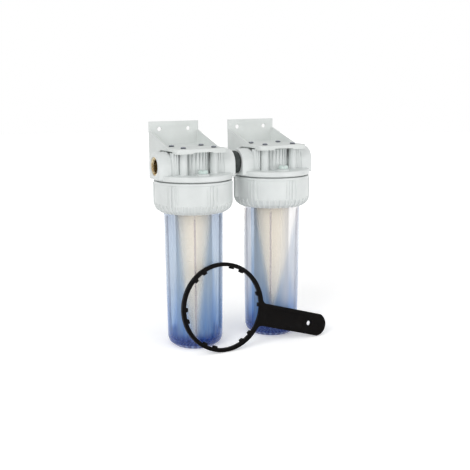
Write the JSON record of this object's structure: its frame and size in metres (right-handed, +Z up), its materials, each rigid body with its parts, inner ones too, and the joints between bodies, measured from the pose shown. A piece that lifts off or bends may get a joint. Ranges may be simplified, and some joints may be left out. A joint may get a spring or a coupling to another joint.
{
  "type": "duplex water filter",
  "caption": "Twin clear-bowl water filter: two threaded-ring housings joined in line, each under its own wall bracket, with a loose ring spanner.",
  "frame": {"origin": "on the surface that the bowls stand on, midway between the two housings' axes", "axes": "+X along the ports from inlet to outlet, -Y towards the front, +Z up"},
  "size_m": [0.2822, 0.1501, 0.3665],
  "materials": {
    "head_plastic": "white moulded plastic, satin gloss",
    "nut_plastic": "white moulded plastic, satin gloss",
    "bracket_plastic": "white moulded plastic, low gloss",
    "bowl_clear_plastic": "clear blue plastic, polished",
    "brass": "turned",
    "coupling_plastic": "black moulded plastic",
    "rubber": "plain black",
    "soft_gasket": "white soft gasket",
    "core_plastic": "white moulded plastic",
    "filter_media": "melt-blown fibre, off-white",
    "zinc_steel": "zinc plated",
    "vent_plastic": "pale green moulded plastic",
    "spanner_plastic": "black moulded plastic"
  },
  "bodies": {
    "filter_body": {"left_head": "head_plastic", "left_inlet_insert": "brass", "left_outlet_insert": "brass", "left_bracket": "bracket_plastic", "left_bracket_screw_front_a": "zinc_steel", "left_bracket_screw_front_b": "zinc_steel", "left_bracket_screw_rear_a": "zinc_steel", "left_bracket_screw_rear_b": "zinc_steel", "left_vent_seal": "rubber", "left_coupling_seal": "rubber", "right_head": "head_plastic", "right_inlet_insert": "brass", "right_outlet_insert": "brass", "right_bracket": "bracket_plastic", "right_bracket_screw_front_a": "zinc_steel", "right_bracket_screw_front_b": "zinc_steel", "right_bracket_screw_rear_a": "zinc_steel", "right_bracket_screw_rear_b": "zinc_steel", "right_vent_seal": "rubber", "right_coupling_seal": "rubber", "coupling_nipple": "coupling_plastic"},
    "left_bowl_body": {"left_bowl": "bowl_clear_plastic", "left_bowl_seal": "rubber", "left_cartridge_core": "core_plastic", "left_cartridge_media": "filter_media", "left_cartridge_lower_gasket": "soft_gasket", "left_cartridge_upper_gasket": "soft_gasket"},
    "left_nut_body": {"left_ring_nut": "nut_plastic"},
    "left_vent_body": {"left_vent_screw": "vent_plastic"},
    "right_bowl_body": {"right_bowl": "bowl_clear_plastic", "right_bowl_seal": "rubber", "right_cartridge_core": "core_plastic", "right_cartridge_media": "filter_media", "right_cartridge_lower_gasket": "soft_gasket", "right_cartridge_upper_gasket": "soft_gasket"},
    "right_nut_body": {"right_ring_nut": "nut_plastic"},
    "right_vent_body": {"right_vent_screw": "vent_plastic"},
    "spanner_body": {"spanner": "spanner_plastic"}
  },
  "joints": [
    {"name": "left_bowl_drop", "type": "slide", "parent": "filter_body", "child": "left_bowl_body", "axis": [0, 0, -1], "range_m": [0, 0.015]},
    {"name": "left_nut_turn", "type": "hinge", "parent": "left_bowl_body", "child": "left_nut_body", "pos_m": [-0.0735, 0, 0.2327], "axis": [0, 0, -1], "range_deg": [0, 1079.9]},
    {"name": "left_vent_turn", "type": "hinge", "parent": "filter_body", "child": "left_vent_body", "pos_m": [-0.0735, -0.0395, 0.2858], "axis": [0, 0, 1], "range_deg": [0, 720]},
    {"name": "right_bowl_drop", "type": "slide", "parent": "filter_body", "child": "right_bowl_body", "axis": [0, 0, -1], "range_m": [0, 0.015]},
    {"name": "right_nut_turn", "type": "hinge", "parent": "right_bowl_body", "child": "right_nut_body", "pos_m": [0.0735, 0, 0.2327], "axis": [0, 0, -1], "range_deg": [0, 1079.9]},
    {"name": "right_vent_turn", "type": "hinge", "parent": "filter_body", "child": "right_vent_body", "pos_m": [0.0735, -0.0395, 0.2858], "axis": [0, 0, 1], "range_deg": [0, 720]},
    {"name": "spanner_take_away", "type": "slide", "parent": "filter_body", "child": "spanner_body", "axis": [0, -1, 0], "range_m": [0, 0.15]}
  ],
  "couplings": [
    {"joint": "left_bowl_drop", "follows": "left_nut_turn", "m_per_rad": 0.00079577},
    {"joint": "right_bowl_drop", "follows": "right_nut_turn", "m_per_rad": 0.00079577}
  ]
}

------------------------

* [Stated task]
Copy out the material above in its entirety. Every detail must match.

* [Result of the exercise]
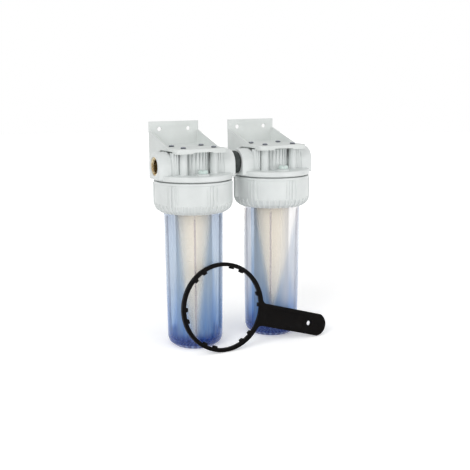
Write the JSON record of this object's structure: its frame and size in metres (right-handed, +Z up), its materials, each rigid body with its parts, inner ones too, and the joints between bodies, measured from the pose shown. A piece that lifts off or bends may get a joint. Ranges may be simplified, and some joints may be left out. A joint may get a spring or a coupling to another joint.
{
  "type": "duplex water filter",
  "caption": "Twin clear-bowl water filter: two threaded-ring housings joined in line, each under its own wall bracket, with a loose ring spanner.",
  "frame": {"origin": "on the surface that the bowls stand on, midway between the two housings' axes", "axes": "+X along the ports from inlet to outlet, -Y towards the front, +Z up"},
  "size_m": [0.2822, 0.1501, 0.3665],
  "materials": {
    "head_plastic": "white moulded plastic, satin gloss",
    "nut_plastic": "white moulded plastic, satin gloss",
    "bracket_plastic": "white moulded plastic, low gloss",
    "bowl_clear_plastic": "clear blue plastic, polished",
    "brass": "turned",
    "coupling_plastic": "black moulded plastic",
    "rubber": "plain black",
    "soft_gasket": "white soft gasket",
    "core_plastic": "white moulded plastic",
    "filter_media": "melt-blown fibre, off-white",
    "zinc_steel": "zinc plated",
    "vent_plastic": "pale green moulded plastic",
    "spanner_plastic": "black moulded plastic"
  },
  "bodies": {
    "filter_body": {"left_head": "head_plastic", "left_inlet_insert": "brass", "left_outlet_insert": "brass", "left_bracket": "bracket_plastic", "left_bracket_screw_front_a": "zinc_steel", "left_bracket_screw_front_b": "zinc_steel", "left_bracket_screw_rear_a": "zinc_steel", "left_bracket_screw_rear_b": "zinc_steel", "left_vent_seal": "rubber", "left_coupling_seal": "rubber", "right_head": "head_plastic", "right_inlet_insert": "brass", "right_outlet_insert": "brass", "right_bracket": "bracket_plastic", "right_bracket_screw_front_a": "zinc_steel", "right_bracket_screw_front_b": "zinc_steel", "right_bracket_screw_rear_a": "zinc_steel", "right_bracket_screw_rear_b": "zinc_steel", "right_vent_seal": "rubber", "right_coupling_seal": "rubber", "coupling_nipple": "coupling_plastic"},
    "left_bowl_body": {"left_bowl": "bowl_clear_plastic", "left_bowl_seal": "rubber", "left_cartridge_core": "core_plastic", "left_cartridge_media": "filter_media", "left_cartridge_lower_gasket": "soft_gasket", "left_cartridge_upper_gasket": "soft_gasket"},
    "left_nut_body": {"left_ring_nut": "nut_plastic"},
    "left_vent_body": {"left_vent_screw": "vent_plastic"},
    "right_bowl_body": {"right_bowl": "bowl_clear_plastic", "right_bowl_seal": "rubber", "right_cartridge_core": "core_plastic", "right_cartridge_media": "filter_media", "right_cartridge_lower_gasket": "soft_gasket", "right_cartridge_upper_gasket": "soft_gasket"},
    "right_nut_body": {"right_ring_nut": "nut_plastic"},
    "right_vent_body": {"right_vent_screw": "vent_plastic"},
    "spanner_body": {"spanner": "spanner_plastic"}
  },
  "joints": [
    {"name": "left_bowl_drop", "type": "slide", "parent": "filter_body", "child": "left_bowl_body", "axis": [0, 0, -1], "range_m": [0, 0.015]},
    {"name": "left_nut_turn", "type": "hinge", "parent": "left_bowl_body", "child": "left_nut_body", "pos_m": [-0.0735, 0, 0.2327], "axis": [0, 0, -1], "range_deg": [0, 1079.9]},
    {"name": "left_vent_turn", "type": "hinge", "parent": "filter_body", "child": "left_vent_body", "pos_m": [-0.0735, -0.0395, 0.2858], "axis": [0, 0, 1], "range_deg": [0, 720]},
    {"name": "right_bowl_drop", "type": "slide", "parent": "filter_body", "child": "right_bowl_body", "axis": [0, 0, -1], "range_m": [0, 0.015]},
    {"name": "right_nut_turn", "type": "hinge", "parent": "right_bowl_body", "child": "right_nut_body", "pos_m": [0.0735, 0, 0.2327], "axis": [0, 0, -1], "range_deg": [0, 1079.9]},
    {"name": "right_vent_turn", "type": "hinge", "parent": "filter_body", "child": "right_vent_body", "pos_m": [0.0735, -0.0395, 0.2858], "axis": [0, 0, 1], "range_deg": [0, 720]},
    {"name": "spanner_take_away", "type": "slide", "parent": "filter_body", "child": "spanner_body", "axis": [0, -1, 0], "range_m": [0, 0.15]}
  ],
  "couplings": [
    {"joint": "left_bowl_drop", "follows": "left_nut_turn", "m_per_rad": 0.00079577},
    {"joint": "right_bowl_drop", "follows": "right_nut_turn", "m_per_rad": 0.00079577}
  ]
}